## DO THIS:
From the listing below, pick out each line with the word "context".

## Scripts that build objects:
* * *

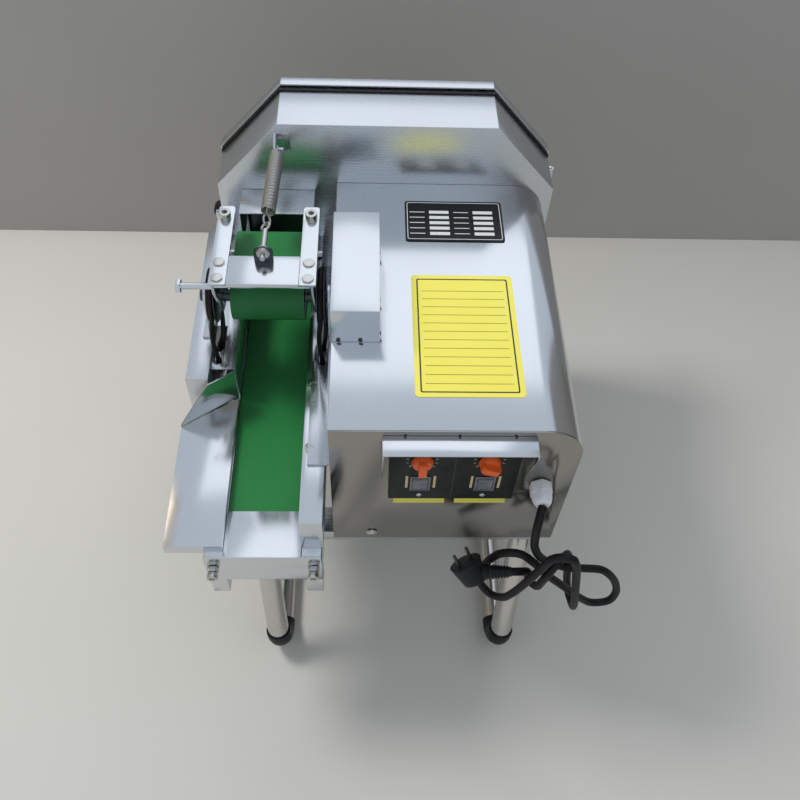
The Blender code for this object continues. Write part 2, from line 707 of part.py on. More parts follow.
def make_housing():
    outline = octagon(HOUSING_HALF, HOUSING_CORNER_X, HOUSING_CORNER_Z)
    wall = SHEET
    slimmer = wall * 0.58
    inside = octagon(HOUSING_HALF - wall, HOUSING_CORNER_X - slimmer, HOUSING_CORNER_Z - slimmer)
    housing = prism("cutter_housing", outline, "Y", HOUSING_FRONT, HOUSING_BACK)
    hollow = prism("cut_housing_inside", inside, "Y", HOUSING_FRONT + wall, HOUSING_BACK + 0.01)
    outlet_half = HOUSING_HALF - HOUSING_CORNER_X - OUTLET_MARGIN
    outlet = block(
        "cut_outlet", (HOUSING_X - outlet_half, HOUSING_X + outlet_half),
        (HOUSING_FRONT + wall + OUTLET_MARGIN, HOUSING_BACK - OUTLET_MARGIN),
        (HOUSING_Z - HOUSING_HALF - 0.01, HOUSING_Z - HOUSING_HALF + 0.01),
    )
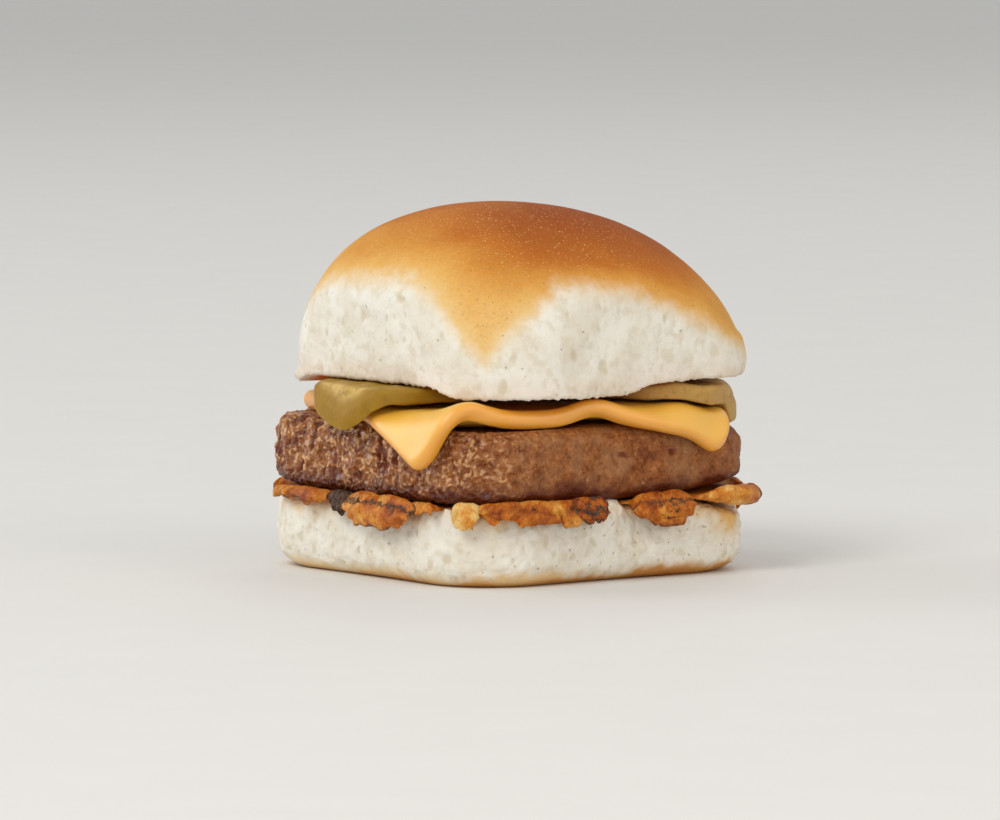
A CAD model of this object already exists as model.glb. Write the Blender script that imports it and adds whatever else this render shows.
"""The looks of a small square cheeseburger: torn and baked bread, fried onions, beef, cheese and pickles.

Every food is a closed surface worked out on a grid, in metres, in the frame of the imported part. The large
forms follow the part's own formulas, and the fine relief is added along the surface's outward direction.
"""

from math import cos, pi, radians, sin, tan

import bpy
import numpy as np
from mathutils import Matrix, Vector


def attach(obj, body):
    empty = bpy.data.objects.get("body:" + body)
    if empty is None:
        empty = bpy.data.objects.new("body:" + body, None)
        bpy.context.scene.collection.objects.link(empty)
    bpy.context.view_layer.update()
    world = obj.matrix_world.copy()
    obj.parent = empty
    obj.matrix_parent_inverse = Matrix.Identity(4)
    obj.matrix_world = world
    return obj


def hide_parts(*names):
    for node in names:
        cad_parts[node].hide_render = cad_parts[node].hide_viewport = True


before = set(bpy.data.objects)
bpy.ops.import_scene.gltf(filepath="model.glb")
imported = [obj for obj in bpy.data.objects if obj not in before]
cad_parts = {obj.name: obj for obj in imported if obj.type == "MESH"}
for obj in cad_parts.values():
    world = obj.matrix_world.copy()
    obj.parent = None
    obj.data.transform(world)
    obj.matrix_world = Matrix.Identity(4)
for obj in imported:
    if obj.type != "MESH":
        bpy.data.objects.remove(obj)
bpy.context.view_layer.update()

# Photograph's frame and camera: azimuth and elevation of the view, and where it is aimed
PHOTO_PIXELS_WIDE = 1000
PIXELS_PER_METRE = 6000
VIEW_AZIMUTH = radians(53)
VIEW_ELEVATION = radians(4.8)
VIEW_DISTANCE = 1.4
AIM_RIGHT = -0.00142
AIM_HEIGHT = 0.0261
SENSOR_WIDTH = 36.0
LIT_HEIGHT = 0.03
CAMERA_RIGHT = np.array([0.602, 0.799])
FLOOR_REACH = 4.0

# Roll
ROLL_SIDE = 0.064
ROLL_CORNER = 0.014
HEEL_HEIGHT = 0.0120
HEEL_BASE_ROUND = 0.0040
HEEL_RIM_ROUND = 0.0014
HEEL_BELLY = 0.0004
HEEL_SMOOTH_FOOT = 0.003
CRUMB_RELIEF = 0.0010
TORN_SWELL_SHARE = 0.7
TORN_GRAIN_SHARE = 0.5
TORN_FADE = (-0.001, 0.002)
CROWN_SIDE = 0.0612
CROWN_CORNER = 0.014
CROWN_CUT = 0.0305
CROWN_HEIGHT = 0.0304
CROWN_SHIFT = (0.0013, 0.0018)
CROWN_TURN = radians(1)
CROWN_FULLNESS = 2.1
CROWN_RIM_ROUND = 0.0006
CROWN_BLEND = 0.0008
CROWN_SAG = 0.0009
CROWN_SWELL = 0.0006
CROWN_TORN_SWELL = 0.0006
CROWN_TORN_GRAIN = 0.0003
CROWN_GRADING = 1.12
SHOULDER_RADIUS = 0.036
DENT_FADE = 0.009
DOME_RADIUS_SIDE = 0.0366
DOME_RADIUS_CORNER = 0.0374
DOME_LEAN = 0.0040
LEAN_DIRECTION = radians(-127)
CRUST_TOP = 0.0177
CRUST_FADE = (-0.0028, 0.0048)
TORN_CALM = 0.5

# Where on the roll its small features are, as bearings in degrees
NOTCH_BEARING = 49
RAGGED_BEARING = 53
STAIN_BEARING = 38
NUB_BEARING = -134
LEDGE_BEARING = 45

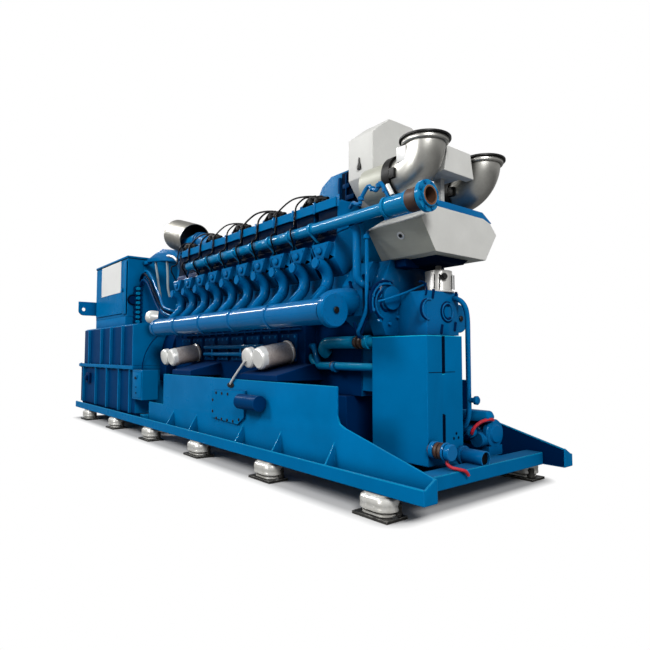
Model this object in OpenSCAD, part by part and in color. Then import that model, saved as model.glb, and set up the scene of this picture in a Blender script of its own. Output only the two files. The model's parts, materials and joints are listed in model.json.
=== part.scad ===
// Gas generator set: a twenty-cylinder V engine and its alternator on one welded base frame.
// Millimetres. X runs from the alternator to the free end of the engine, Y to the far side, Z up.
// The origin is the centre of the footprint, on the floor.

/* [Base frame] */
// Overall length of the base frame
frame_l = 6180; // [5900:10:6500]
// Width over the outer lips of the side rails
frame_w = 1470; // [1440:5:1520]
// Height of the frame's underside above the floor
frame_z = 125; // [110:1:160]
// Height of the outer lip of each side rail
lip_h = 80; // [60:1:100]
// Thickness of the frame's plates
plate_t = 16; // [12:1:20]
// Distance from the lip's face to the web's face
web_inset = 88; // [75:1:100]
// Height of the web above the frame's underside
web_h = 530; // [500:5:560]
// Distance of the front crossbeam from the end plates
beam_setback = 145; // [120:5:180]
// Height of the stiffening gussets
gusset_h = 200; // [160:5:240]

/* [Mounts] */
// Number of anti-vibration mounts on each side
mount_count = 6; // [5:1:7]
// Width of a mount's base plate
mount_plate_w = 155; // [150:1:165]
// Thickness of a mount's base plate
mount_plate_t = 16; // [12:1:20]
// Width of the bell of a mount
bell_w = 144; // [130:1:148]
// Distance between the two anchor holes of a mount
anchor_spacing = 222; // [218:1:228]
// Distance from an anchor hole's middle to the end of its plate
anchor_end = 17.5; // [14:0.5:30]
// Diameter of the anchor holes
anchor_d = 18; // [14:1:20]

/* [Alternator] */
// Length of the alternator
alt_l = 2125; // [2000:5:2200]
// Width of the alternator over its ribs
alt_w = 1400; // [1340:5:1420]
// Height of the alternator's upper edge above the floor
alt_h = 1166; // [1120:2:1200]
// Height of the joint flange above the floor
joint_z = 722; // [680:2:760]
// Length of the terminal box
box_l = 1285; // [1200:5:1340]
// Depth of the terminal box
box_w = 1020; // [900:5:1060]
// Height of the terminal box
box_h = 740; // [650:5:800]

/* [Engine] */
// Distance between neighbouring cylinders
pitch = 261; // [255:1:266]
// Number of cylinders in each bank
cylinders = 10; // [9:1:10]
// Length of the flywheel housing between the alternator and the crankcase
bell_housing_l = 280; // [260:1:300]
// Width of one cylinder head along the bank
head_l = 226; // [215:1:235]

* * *

## SOLUTION TO THE EXERCISE:
        bpy.context.scene.collection.objects.link(empty)
    bpy.context.view_layer.update()
bpy.context.view_layer.update()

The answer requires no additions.